Now, on to working set size and memory, which I’ve touched but not explored. If your database’s workload is I/O bound, it really means that it doesn’t fit in memory (otherwise it’d be bound by latency to memory, CPU usage, or network latency). A lot of people experience great performance initially, and then as their data grows and stops fitting in memory, performance drops off the proverbial cliff. When will this happen to you?
Suppose that you allocate 50GB of memory to the InnoDB buffer pool, and you predict that your data will grow to 100GB within a month. When will you begin to experience significant I/O wait? It might not happen immediately after your database grows past 50GB. The total size of your data matters less than the size of the working set. The working set is the portion of data that is accessed frequently. Infrequently accessed data can be left on disk, and even if it’s needed every now and then, it won’t slow the server down overall. I’ll return to this notion of overall performance in a moment.
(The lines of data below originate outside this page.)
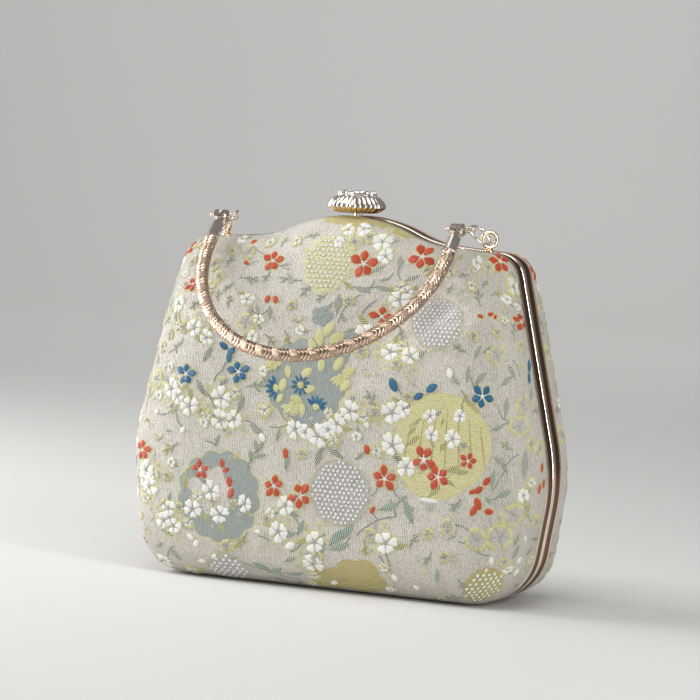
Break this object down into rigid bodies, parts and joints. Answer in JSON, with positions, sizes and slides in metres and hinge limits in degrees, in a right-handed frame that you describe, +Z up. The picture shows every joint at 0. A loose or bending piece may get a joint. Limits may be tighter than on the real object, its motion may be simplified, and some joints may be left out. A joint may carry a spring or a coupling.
{
  "type": "framed evening bag",
  "caption": "Hard-shell framed evening bag in floral brocade, rose-gold hinged frame, fluted knob clasp with stones, and a rigid curved handle on jump rings.",
  "frame": {"origin": "on the ground under the middle of the whole bag as it stands with its handle resting on the front: the centre of the bounding box's foot", "axes": "+X along the bag's width to its right as seen from the front, -Y out of the front, +Z up"},
  "size_m": [0.1972, 0.0984, 0.1763],
  "materials": {
    "floral_brocade": "woven satin brocade",
    "satin_lining": "satin",
    "moulded_board": "matt",
    "rose_gold": "polished",
    "bright_silver": "polished",
    "spring_steel": "drawn",
    "clear_stone": "faceted"
  },
  "bodies": {
    "front_half": {"front_frame": "rose_gold", "front_shell": "moulded_board", "front_brocade": "floral_brocade", "front_lining": "satin_lining", "frame_loop_left": "rose_gold", "frame_loop_right": "rose_gold", "latch_housing": "rose_gold", "front_hinge_leaf_left": "rose_gold", "front_hinge_leaf_right": "rose_gold", "hinge_pin_left": "spring_steel", "hinge_pin_right": "spring_steel"},
    "back_half": {"back_frame": "rose_gold", "back_shell": "moulded_board", "back_brocade": "floral_brocade", "back_lining": "satin_lining", "latch_tongue": "rose_gold", "back_hinge_leaf_left": "rose_gold", "back_hinge_leaf_right": "rose_gold"},
    "knob": {"knob_body": "bright_silver", "knob_stem": "rose_gold", "knob_spring": "spring_steel", "knob_centre_stone": "clear_stone", "knob_stone_1": "clear_stone", "knob_stone_2": "clear_stone", "knob_stone_3": "clear_stone", "knob_stone_4": "clear_stone", "knob_stone_5": "clear_stone", "knob_stone_6": "clear_stone", "knob_stone_7": "clear_stone", "knob_stone_8": "clear_stone"},
    "ring_right": {"jump_ring_right": "bright_silver", "cross_pin_right": "rose_gold"},
    "ring_left": {"jump_ring_left": "bright_silver", "cross_pin_left": "rose_gold"},
    "handle": {"handle_bar": "rose_gold", "ferrule_left": "rose_gold", "ferrule_right": "rose_gold"}
  },
  "joints": [
    {"name": "frame_hinge", "type": "hinge", "parent": "front_half", "child": "back_half", "pos_m": [0, 0.015, 0.0014], "axis": [-1, 0, 0], "range_deg": [0, 80]},
    {"name": "knob_press", "type": "slide", "parent": "front_half", "child": "knob", "axis": [0, 0, -1], "range_m": [0, 0.001], "stiffness_N_per_m": 800, "springref_m": -0.001, "deforming": ["knob_spring"]},
    {"name": "ring_right_swing", "type": "hinge", "parent": "front_half", "child": "ring_right", "pos_m": [0.0642, 0.0108, 0.15819], "axis": [-1, 0, 0], "range_deg": [0, 60]},
    {"name": "ring_left_swing", "type": "hinge", "parent": "front_half", "child": "ring_left", "pos_m": [-0.0642, 0.0108, 0.15819], "axis": [-1, 0, 0], "range_deg": [0, 60]},
    {"name": "handle_swing", "type": "hinge", "parent": "ring_right", "child": "handle", "pos_m": [0.0522, 0.0028, 0.16179], "axis": [-1, 0, 0], "range_deg": [0, 190]}
  ],
  "couplings": [
    {"joint": "ring_left_swing", "follows": "ring_right_swing", "ratio": 1}
  ]
}
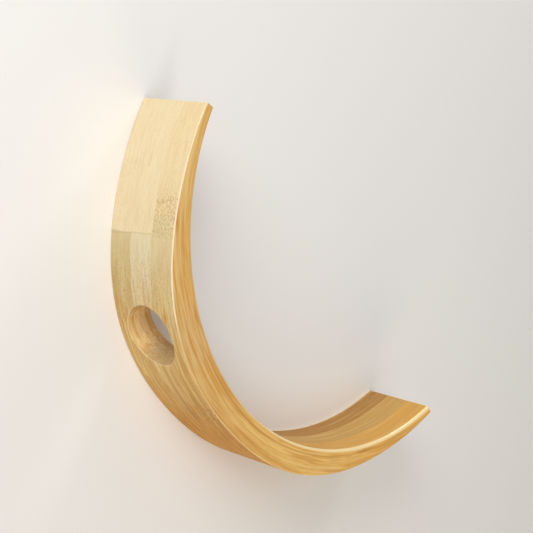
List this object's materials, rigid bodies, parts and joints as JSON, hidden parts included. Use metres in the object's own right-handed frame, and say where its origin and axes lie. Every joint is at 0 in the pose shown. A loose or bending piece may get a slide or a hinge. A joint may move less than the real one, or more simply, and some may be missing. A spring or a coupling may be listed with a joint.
{
  "type": "balancing wine bottle holder",
  "caption": "Laminated bamboo crescent, thick in the middle and thin at both ends, with a round hole through its upper part that takes a bottle's neck, so that the two balance.",
  "frame": {"origin": "middle of the bounding box in plan, on the lower flat side, on which the holder lies at rest", "axes": "+Y is up in use, +X points from the hole's side to the open side, where a held bottle's base is, and +Z runs across the width, from the lower side to the upper one. In use the holder stands on the outer curve's lowest line, with -Y down"},
  "size_m": [0.2414, 0.2292, 0.054],
  "materials": {
    "bamboo": "satin clear lacquer"
  },
  "bodies": {
    "root": {"crescent_holder": "bamboo"}
  },
  "joints": []
}
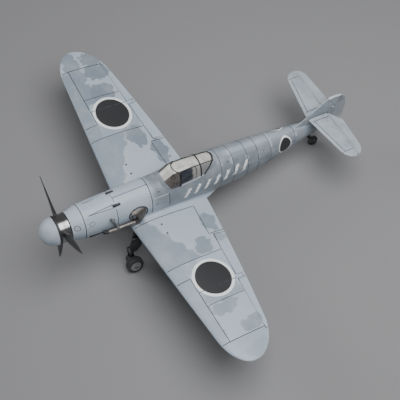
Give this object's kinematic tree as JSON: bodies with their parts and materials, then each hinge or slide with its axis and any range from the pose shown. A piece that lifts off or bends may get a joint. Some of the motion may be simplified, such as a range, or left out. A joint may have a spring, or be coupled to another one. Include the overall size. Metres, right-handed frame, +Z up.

Quantifying the working set size is probably best done as a percentile over time. We can define the 1-hour 99th percentile working set size as the portion of the data to which 99% of the accesses are made over an hour, for example. This can be a bit difficult to measure, depending on the database server. Current versions of MySQL and InnoDB don’t make it easy and transparent to measure this, but instrumentation could be added to support it.
Even if your working set size doesn’t exceed the size of your buffer pool, and you expect most accesses to go to the buffer pool instead of disk, you might consider much lower-latency storage to be important for purposes of consistency. It might not be good to think about the average response time over a period of time. If your application demands consistently low latency, then even an infrequent slow query might not be acceptable. In such cases, although an ioDrive might not make the server’s average performance much higher, it might be an important investment. I like Peter Zaitsev’s analogy for illustrating why this is important: When you go to the doctor with a fever, you don’t want a diagnosis based on the average temperature of all patients in the hospital!
Fast access to durable storage is important for another reason: It improves not only throughput, but latency. This allows you to run on much larger working sets of data, experiencing many more accesses to the durable storage per second, without significantly impacting latency. Suppose a query will generate 10,000 cache misses that result in random access to disk. On spindle-based storage, this is a very slow query, because each random access can be expected to average about 4 milliseconds on high-end conventional disks. On an ioDrive, with latencies in the microseconds, the query’s performance will not be impacted dramatically. This can turn an unacceptably slow process into an acceptable one.
In summary, very low-latency, high-bandwidth I/O performance can improve your database’s performance and/or consistency when data when the server is significantly I/O bound, or when all accesses must be fast, and you can use the working set size as a tool to understand when and how this is likely to affect you.